The Fed also said it will expand the existing Money Market Mutual Fund Liquidity Facility and Commercial Paper Funding Facility to include a wider range of muni securities.
Recognizing the critical role of small businesses in providing jobs in America, the Fed also said that it will soon establish the “Main Street Business Lending Program.” That program will support lending to eligible small and medium-sized businesses in conjunction with the Small Business Administration (SBA).



Congressional leaders play hardball with rescue bill — Congressional leaders are playing hardball in negotiating a rescue bill with little regard for the stock market’s potential downside, except to the extent that it might get the other side to capitulate. Luckily, the Fed on Monday came in with its impressive new list of liquidity measures to prevent a big sell-off in stocks due to Congressional dithering over a rescue bill.
The positive psychology from the Fed’s new measures, however, wore off as Monday wore on with no apparent movement toward a bipartisan rescue plan and with Senators openly sniping at each other on the Senate floor. Senate Democrats have twice blocked procedural votes called by Senate Majority Leader McConnell. Senate Minority Leader Schumer called those procedural votes “irrelevant” until there is a bipartisan bill to consider. House Speaker Pelosi on Monday night previewed a $2.5 trillion House rescue bill that she says the House could pass depending on what happens in the Senate.
Senate Republicans are trying to ram their deal through the Senate without an agreement on a final bill from the Democrats. However, the real negotiations seem to be taking place between Schumer/Pelosi and Treasury Secretary Mnuchin as the representative for the White House. The Democrats seem to be calculating that if there is a deal between the Democrats and the White House, that is explicitly supported by President Trump, then the Senate will be forced to fall into line.
Meanwhile, the ranks are thinning in Congress. The House is out on recess, and Speaker Pelosi does not plan to call her members back to session until there is a deal to vote on.
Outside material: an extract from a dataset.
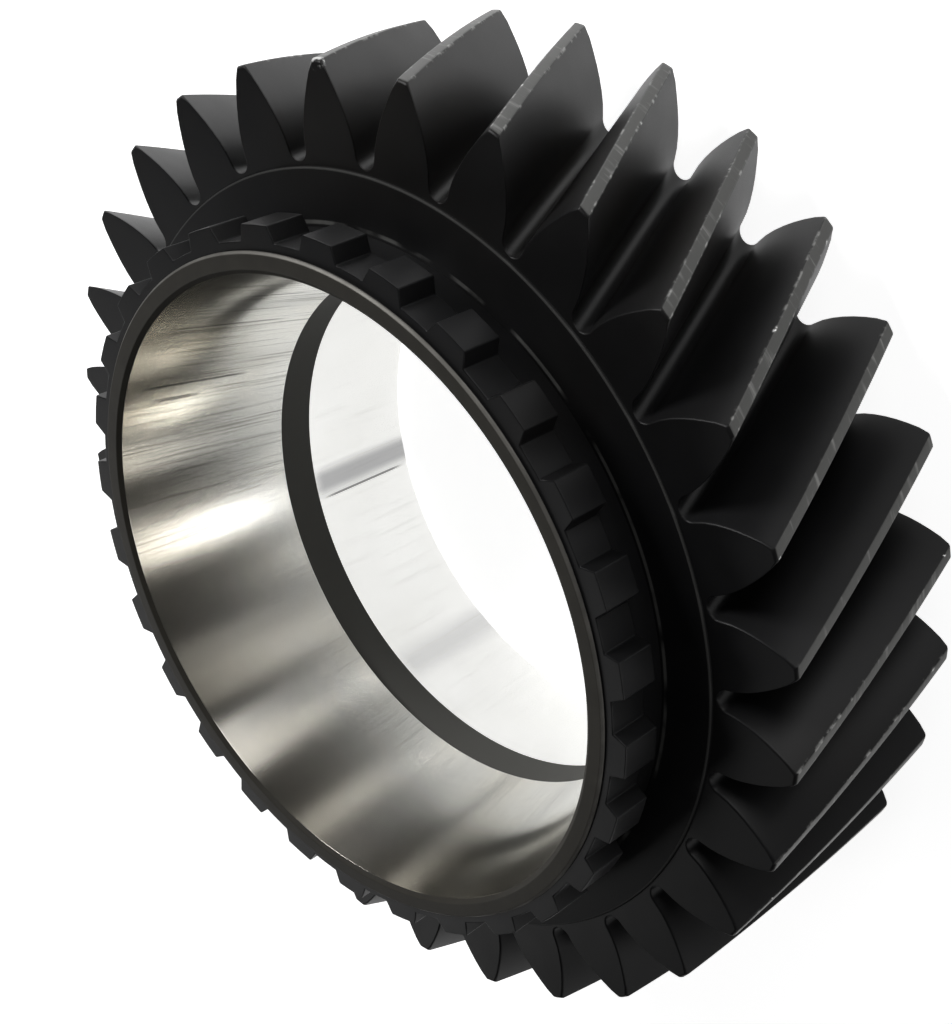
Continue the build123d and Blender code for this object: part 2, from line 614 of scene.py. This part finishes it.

Two House members have the coronavirus. In the Senate, three Republican Senators are absent from floor votes because Senator Rand Paul is out with a coronavirus infection, and Senators Mitt Romney and Mike Less are in self-quarantine because of their contact with Mr. Paul. Rand Paul was in the Senate building and the Senate gym and pool as recently as Sunday.
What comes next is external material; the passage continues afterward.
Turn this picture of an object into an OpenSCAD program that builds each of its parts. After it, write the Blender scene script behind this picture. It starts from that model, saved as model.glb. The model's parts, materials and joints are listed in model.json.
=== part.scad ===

Senator Amy Klobuchar’s husband is in the hospital with coronavirus, although she is apparently still working. Other Senators that were recently in self-quarantine due to possible exposure to people with the coronavirus included Senators Scott, Cruz, Graham, and Gardner.
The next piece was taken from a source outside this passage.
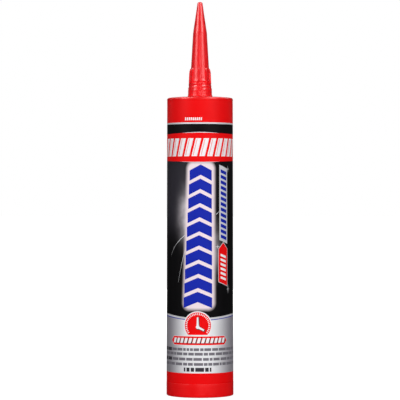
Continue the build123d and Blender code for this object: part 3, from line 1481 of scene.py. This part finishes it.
@dataclass
class Nozzle:
    """The screw-on nozzle: flange, threaded skirt, eight fins and a long cone with a closed tip."""

    barrel: Barrel
    base_z: float = field(default_factory=lambda: bottom("nozzle"))
    tip_z: float = field(default_factory=lambda: top("nozzle"))
    wall: float = 1.3
    tip_radius: float = 1.75
    tip_round: float = 1.1
    tip_steps: int = 6
    tip_wall: float = 2.0
    tip_cone: float = 23.3
    kink_radius: float = 5.19
    cone_draft: float = 3.33
    skirt: float = 12.0
    thread_bore: float = 7.38
    skirt_wall: float = 1.0
    skirt_draft: float = 2.6
    step: float = 0.3
    riser: float = 0.05
    collar: float = 7.3
    flange: float = 1.4
    roof_z: float = 231.95
    fin_count: int = 8
    fin_rise: float = 10.2
    fin_straight: float = 0.58
    crown_bow: float = 1.8
    crown_ease: float = 0.9
    fin_tip_degrees: float = 3.0
    fin_root_degrees: float = 5.0
    fin_fillet_power: float = 3.0
    fin_start_degrees: float = 264.0
    ledge_drop: float = 0.75
    foot_undercut: float = 1.1
    foot_undercut_degrees: float = 15.0
    foot_lean: float = 1.7
    foot_lean_degrees: float = 10.0
    flatness: float = 0.2
    sink: float = 0.22
    sink_shift: float = 0.09
    sink_margin: float = 0.6
    # The sinks grow between these heights above the base, and go between these depths below the shelf
    sink_fade_in: Point = (2.0, 7.0)
    sink_fade_out: Point = (1.0, 0.2)
    thread_margins: Point = (0.8, 0.4)
    thread_shift: float = 0.5
    rim_rounding: float = 0.25
    fine_rounding: float = 0.03
    kink_rounding: float = 5.0
    step_margins: Point = (0.2, 0.7)
    kink_margin: float = 1.2
    skirt_ring_step: float = 0.3
    ledge_ring_step: float = 0.2
    fin_ring_step: float = 0.28
    cone_ring_step: float = 6.0
    bore_ring_step: float = 0.24
    bore_tolerance: float = 0.01
    cone_tolerance: float = 0.2
    segments: int = 360
    thread: Thread = Thread()

    @property
    def ledge_z(self) -> float:
        """Height of the ledge between the fins."""
        return self.barrel.shoulder_z + self.skirt

    @property
    def shelf_z(self) -> float:
        """Height of the narrow shelf at the foot of the walls between the fins."""
        return self.ledge_z - self.ledge_drop

    @property
    def fin_top_z(self) -> float:
        """Height at which the fins run out on the cone."""
        return self.ledge_z + self.fin_rise

    def cone_radius(self, height: float) -> float:
        """Radius of the long cone."""
        return self.kink_radius + taper(self.tip_z - self.tip_cone - height, self.cone_draft)

    def skirt_radius(self, height: float) -> float:
        """Radius of the skirt, which the fins' outer edges carry on."""
        return self.thread_bore + self.skirt_wall + taper(self.ledge_z - height, self.skirt_draft)

    def crown_radius(self, height: float) -> float:
        """Gives the radius of the fins' outer edge, which is straight and then rounds over to the cone.

        Args:
            height: The height of the place on the edge.

        Returns:
            The radius there.
        """
        bend = self.ledge_z + self.fin_rise * self.fin_straight
        if height <= bend:
            return self.skirt_radius(height)
        share = min(1.0, (height - bend) / (self.fin_top_z - bend))
        depth = self.skirt_radius(bend) - self.cone_radius(self.fin_top_z)
        bow = 1 - math.sqrt(max(0.0, 1 - share**self.crown_bow))
        return self.skirt_radius(bend) - depth * bow**self.crown_ease

    def valley_radius(self, height: float) -> float:
        """Gives the radius between two fins: undercut at its foot, then leaning in to the cone.

        Args:
            height: The height of the place between them.

        Returns:
            The radius there.
        """
        turn_z = self.shelf_z + self.foot_undercut
        lean_z = turn_z + self.foot_lean
        lean = taper(lean_z - max(height, turn_z), self.foot_lean_degrees)
        undercut = taper(turn_z - min(height, turn_z), self.foot_undercut_degrees)
        return self.cone_radius(max(height, lean_z)) + max(lean, 0.0) - undercut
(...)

One solution for the Senate’s absentee problem would be to allow Senators to start voting remotely, which it may be forced to do despite the long tradition of requiring Senators to be on the floor to vote.

Stocks slide into the close — The S&P 500 index on Monday fell to a new 3-1/4 year low and closed the day down -2.93%, adding to last week’s -15% plunge. Stocks saw weakness in the afternoon as Congress remained deadlocked on a rescue deal. The dollar index on Monday remained below last Friday’s 3-year high and closed mildly lower by -0.32% as the Fed’s unlimited QE program temporarily took the shine off the dollar. The 10-year T-note yield fell -5.9 bp to a 1-week low of 0.786% as the Fed’s easing moves supported T-note prices, and at least temporarily offset concerns about the massive supply of debt the Treasury will be selling in coming months.